**TO DO:**
Every line of the data must be copied exactly.

**DATASET SECTION:**
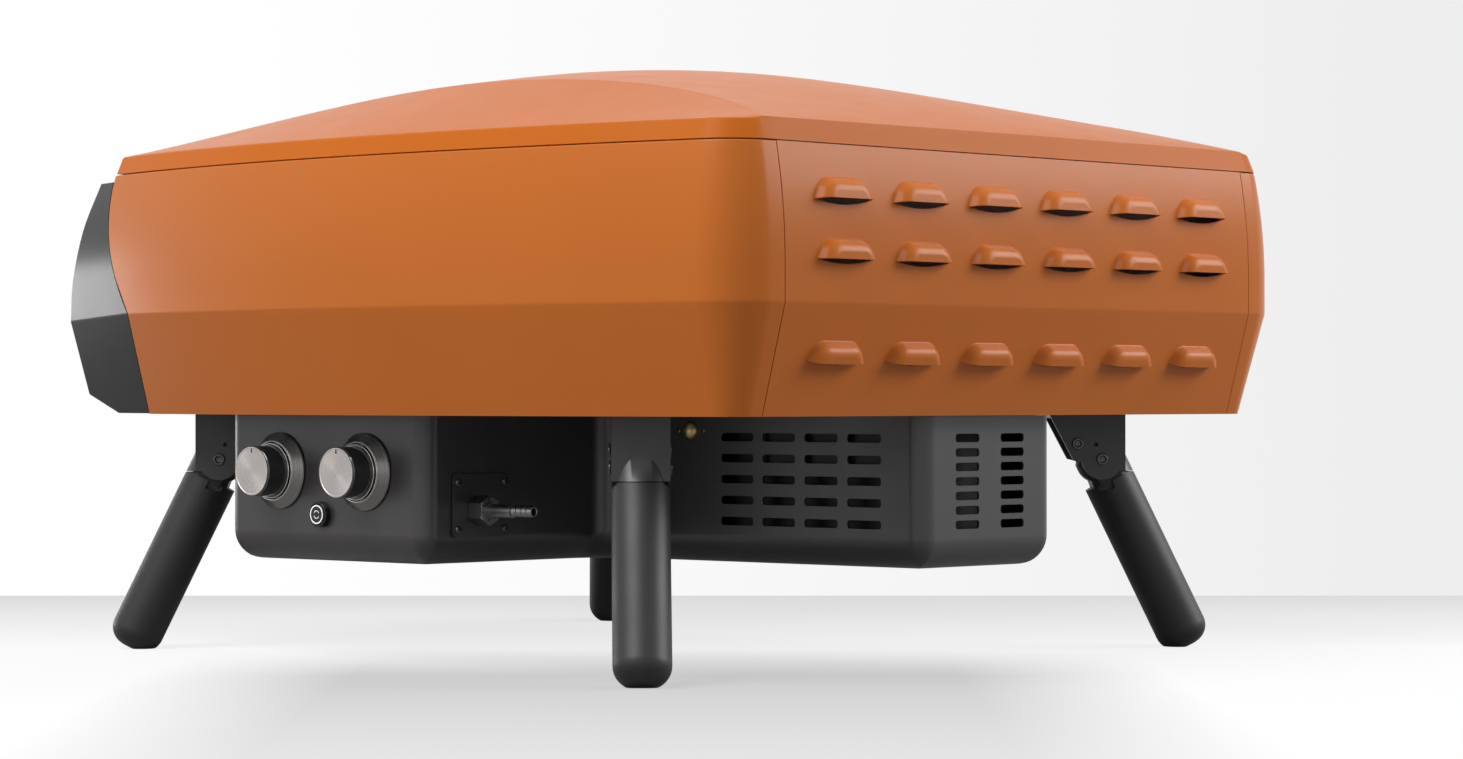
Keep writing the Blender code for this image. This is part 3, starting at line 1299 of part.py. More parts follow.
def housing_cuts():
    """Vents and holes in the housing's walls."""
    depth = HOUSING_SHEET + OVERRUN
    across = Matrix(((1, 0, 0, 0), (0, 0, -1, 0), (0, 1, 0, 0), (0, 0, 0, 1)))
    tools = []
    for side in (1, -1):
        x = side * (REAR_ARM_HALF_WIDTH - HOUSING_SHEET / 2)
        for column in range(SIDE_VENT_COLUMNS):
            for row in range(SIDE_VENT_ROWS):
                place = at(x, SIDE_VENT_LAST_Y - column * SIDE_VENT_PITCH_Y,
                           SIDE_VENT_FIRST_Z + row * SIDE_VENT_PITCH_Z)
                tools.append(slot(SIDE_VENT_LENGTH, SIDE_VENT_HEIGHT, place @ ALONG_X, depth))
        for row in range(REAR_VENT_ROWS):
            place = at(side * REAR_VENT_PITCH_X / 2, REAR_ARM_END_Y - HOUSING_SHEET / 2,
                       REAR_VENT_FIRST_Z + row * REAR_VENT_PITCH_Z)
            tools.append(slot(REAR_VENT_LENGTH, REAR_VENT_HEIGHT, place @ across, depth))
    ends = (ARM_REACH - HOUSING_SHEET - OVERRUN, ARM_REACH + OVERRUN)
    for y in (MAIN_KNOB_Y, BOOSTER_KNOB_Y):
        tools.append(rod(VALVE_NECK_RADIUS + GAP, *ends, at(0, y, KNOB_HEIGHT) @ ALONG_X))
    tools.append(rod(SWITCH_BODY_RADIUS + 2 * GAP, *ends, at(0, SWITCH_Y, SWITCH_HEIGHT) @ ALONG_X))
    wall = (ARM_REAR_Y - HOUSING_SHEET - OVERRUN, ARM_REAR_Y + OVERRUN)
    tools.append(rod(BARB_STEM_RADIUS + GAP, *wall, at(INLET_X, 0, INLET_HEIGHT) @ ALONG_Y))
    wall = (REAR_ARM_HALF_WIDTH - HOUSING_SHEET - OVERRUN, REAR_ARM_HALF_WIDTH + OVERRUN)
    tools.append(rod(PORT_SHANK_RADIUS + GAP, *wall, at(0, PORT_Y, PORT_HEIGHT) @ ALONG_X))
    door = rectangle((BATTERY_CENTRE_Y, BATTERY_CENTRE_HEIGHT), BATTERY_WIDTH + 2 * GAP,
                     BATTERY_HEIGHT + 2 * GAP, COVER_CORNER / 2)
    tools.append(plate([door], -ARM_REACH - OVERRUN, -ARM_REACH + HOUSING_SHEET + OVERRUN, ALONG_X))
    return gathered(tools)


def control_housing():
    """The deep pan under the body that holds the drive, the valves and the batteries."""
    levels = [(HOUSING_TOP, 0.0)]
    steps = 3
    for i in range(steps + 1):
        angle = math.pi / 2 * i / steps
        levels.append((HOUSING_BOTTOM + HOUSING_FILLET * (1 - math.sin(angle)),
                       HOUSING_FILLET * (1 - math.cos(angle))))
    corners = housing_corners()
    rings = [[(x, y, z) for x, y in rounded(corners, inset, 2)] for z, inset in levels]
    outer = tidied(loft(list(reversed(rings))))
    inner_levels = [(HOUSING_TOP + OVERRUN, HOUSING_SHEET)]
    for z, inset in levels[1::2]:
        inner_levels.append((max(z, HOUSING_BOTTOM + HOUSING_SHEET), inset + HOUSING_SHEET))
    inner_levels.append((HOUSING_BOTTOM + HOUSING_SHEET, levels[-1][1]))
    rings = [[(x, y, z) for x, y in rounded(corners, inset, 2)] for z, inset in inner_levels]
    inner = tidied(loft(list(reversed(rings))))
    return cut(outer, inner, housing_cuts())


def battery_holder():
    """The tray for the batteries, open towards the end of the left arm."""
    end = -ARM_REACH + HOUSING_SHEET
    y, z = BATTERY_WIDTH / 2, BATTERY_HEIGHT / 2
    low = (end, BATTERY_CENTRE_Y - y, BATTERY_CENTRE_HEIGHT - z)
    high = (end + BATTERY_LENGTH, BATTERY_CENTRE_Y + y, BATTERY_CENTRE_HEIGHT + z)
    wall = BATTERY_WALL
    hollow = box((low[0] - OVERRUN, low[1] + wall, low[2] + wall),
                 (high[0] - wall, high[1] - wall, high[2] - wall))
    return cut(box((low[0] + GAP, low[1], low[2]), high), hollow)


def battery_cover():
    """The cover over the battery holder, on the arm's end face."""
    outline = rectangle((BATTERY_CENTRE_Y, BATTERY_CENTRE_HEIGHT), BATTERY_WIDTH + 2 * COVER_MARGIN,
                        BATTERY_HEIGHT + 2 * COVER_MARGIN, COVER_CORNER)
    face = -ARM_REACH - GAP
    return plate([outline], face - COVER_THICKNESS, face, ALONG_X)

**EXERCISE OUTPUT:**
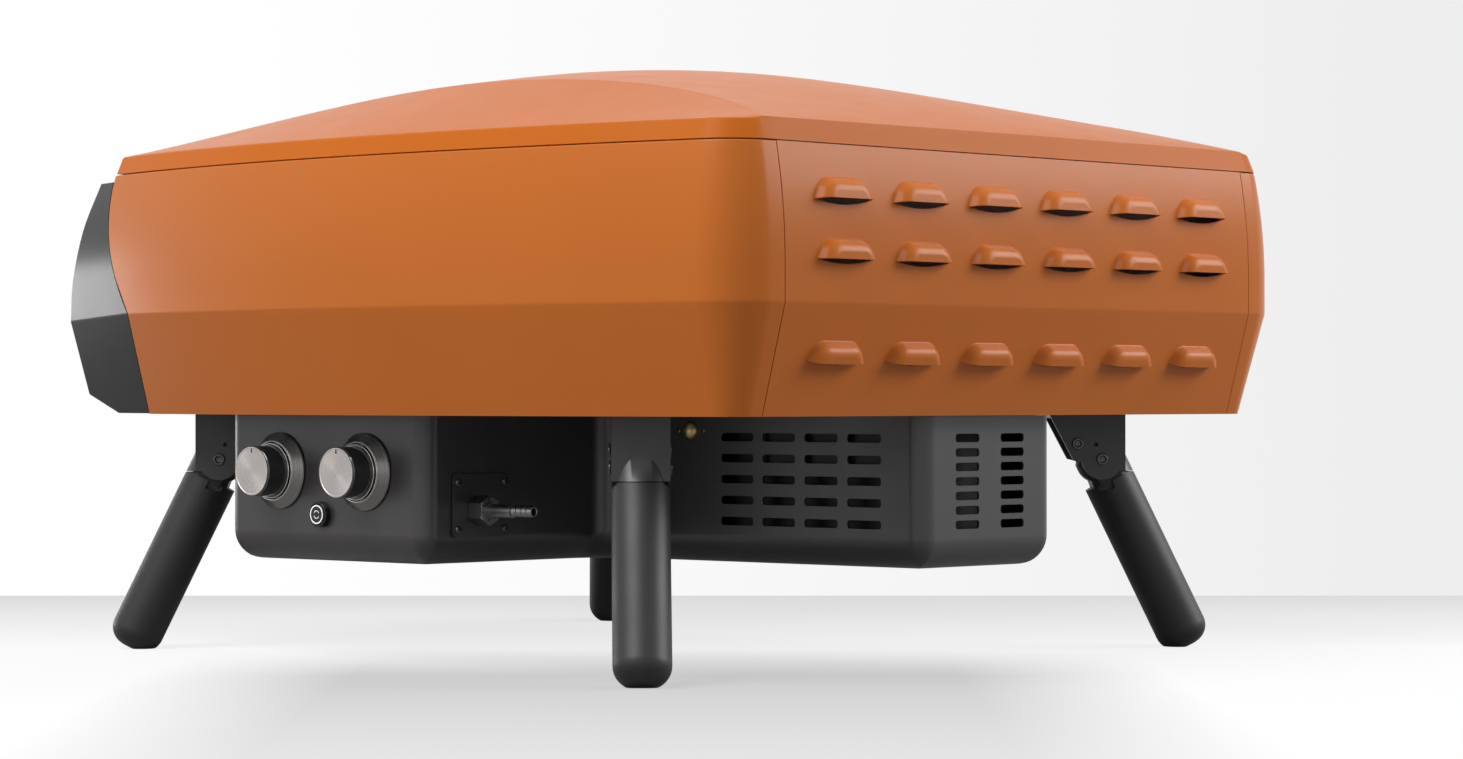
Keep writing the Blender code for this image. This is part 3, starting at line 1299 of part.py. More parts follow.
def housing_cuts():
    """Vents and holes in the housing's walls."""
    depth = HOUSING_SHEET + OVERRUN
    across = Matrix(((1, 0, 0, 0), (0, 0, -1, 0), (0, 1, 0, 0), (0, 0, 0, 1)))
    tools = []
    for side in (1, -1):
        x = side * (REAR_ARM_HALF_WIDTH - HOUSING_SHEET / 2)
        for column in range(SIDE_VENT_COLUMNS):
            for row in range(SIDE_VENT_ROWS):
                place = at(x, SIDE_VENT_LAST_Y - column * SIDE_VENT_PITCH_Y,
                           SIDE_VENT_FIRST_Z + row * SIDE_VENT_PITCH_Z)
                tools.append(slot(SIDE_VENT_LENGTH, SIDE_VENT_HEIGHT, place @ ALONG_X, depth))
        for row in range(REAR_VENT_ROWS):
            place = at(side * REAR_VENT_PITCH_X / 2, REAR_ARM_END_Y - HOUSING_SHEET / 2,
                       REAR_VENT_FIRST_Z + row * REAR_VENT_PITCH_Z)
            tools.append(slot(REAR_VENT_LENGTH, REAR_VENT_HEIGHT, place @ across, depth))
    ends = (ARM_REACH - HOUSING_SHEET - OVERRUN, ARM_REACH + OVERRUN)
    for y in (MAIN_KNOB_Y, BOOSTER_KNOB_Y):
        tools.append(rod(VALVE_NECK_RADIUS + GAP, *ends, at(0, y, KNOB_HEIGHT) @ ALONG_X))
    tools.append(rod(SWITCH_BODY_RADIUS + 2 * GAP, *ends, at(0, SWITCH_Y, SWITCH_HEIGHT) @ ALONG_X))
    wall = (ARM_REAR_Y - HOUSING_SHEET - OVERRUN, ARM_REAR_Y + OVERRUN)
    tools.append(rod(BARB_STEM_RADIUS + GAP, *wall, at(INLET_X, 0, INLET_HEIGHT) @ ALONG_Y))
    wall = (REAR_ARM_HALF_WIDTH - HOUSING_SHEET - OVERRUN, REAR_ARM_HALF_WIDTH + OVERRUN)
    tools.append(rod(PORT_SHANK_RADIUS + GAP, *wall, at(0, PORT_Y, PORT_HEIGHT) @ ALONG_X))
    door = rectangle((BATTERY_CENTRE_Y, BATTERY_CENTRE_HEIGHT), BATTERY_WIDTH + 2 * GAP,
                     BATTERY_HEIGHT + 2 * GAP, COVER_CORNER / 2)
    tools.append(plate([door], -ARM_REACH - OVERRUN, -ARM_REACH + HOUSING_SHEET + OVERRUN, ALONG_X))
    return gathered(tools)


def control_housing():
    """The deep pan under the body that holds the drive, the valves and the batteries."""
    levels = [(HOUSING_TOP, 0.0)]
    steps = 3
    for i in range(steps + 1):
        angle = math.pi / 2 * i / steps
        levels.append((HOUSING_BOTTOM + HOUSING_FILLET * (1 - math.sin(angle)),
                       HOUSING_FILLET * (1 - math.cos(angle))))
    corners = housing_corners()
    rings = [[(x, y, z) for x, y in rounded(corners, inset, 2)] for z, inset in levels]
    outer = tidied(loft(list(reversed(rings))))
    inner_levels = [(HOUSING_TOP + OVERRUN, HOUSING_SHEET)]
    for z, inset in levels[1::2]:
        inner_levels.append((max(z, HOUSING_BOTTOM + HOUSING_SHEET), inset + HOUSING_SHEET))
    inner_levels.append((HOUSING_BOTTOM + HOUSING_SHEET, levels[-1][1]))
    rings = [[(x, y, z) for x, y in rounded(corners, inset, 2)] for z, inset in inner_levels]
    inner = tidied(loft(list(reversed(rings))))
    return cut(outer, inner, housing_cuts())


def battery_holder():
    """The tray for the batteries, open towards the end of the left arm."""
    end = -ARM_REACH + HOUSING_SHEET
    y, z = BATTERY_WIDTH / 2, BATTERY_HEIGHT / 2
    low = (end, BATTERY_CENTRE_Y - y, BATTERY_CENTRE_HEIGHT - z)
    high = (end + BATTERY_LENGTH, BATTERY_CENTRE_Y + y, BATTERY_CENTRE_HEIGHT + z)
    wall = BATTERY_WALL
    hollow = box((low[0] - OVERRUN, low[1] + wall, low[2] + wall),
                 (high[0] - wall, high[1] - wall, high[2] - wall))
    return cut(box((low[0] + GAP, low[1], low[2]), high), hollow)


def battery_cover():
    """The cover over the battery holder, on the arm's end face."""
    outline = rectangle((BATTERY_CENTRE_Y, BATTERY_CENTRE_HEIGHT), BATTERY_WIDTH + 2 * COVER_MARGIN,
                        BATTERY_HEIGHT + 2 * COVER_MARGIN, COVER_CORNER)
    face = -ARM_REACH - GAP
    return plate([outline], face - COVER_THICKNESS, face, ALONG_X)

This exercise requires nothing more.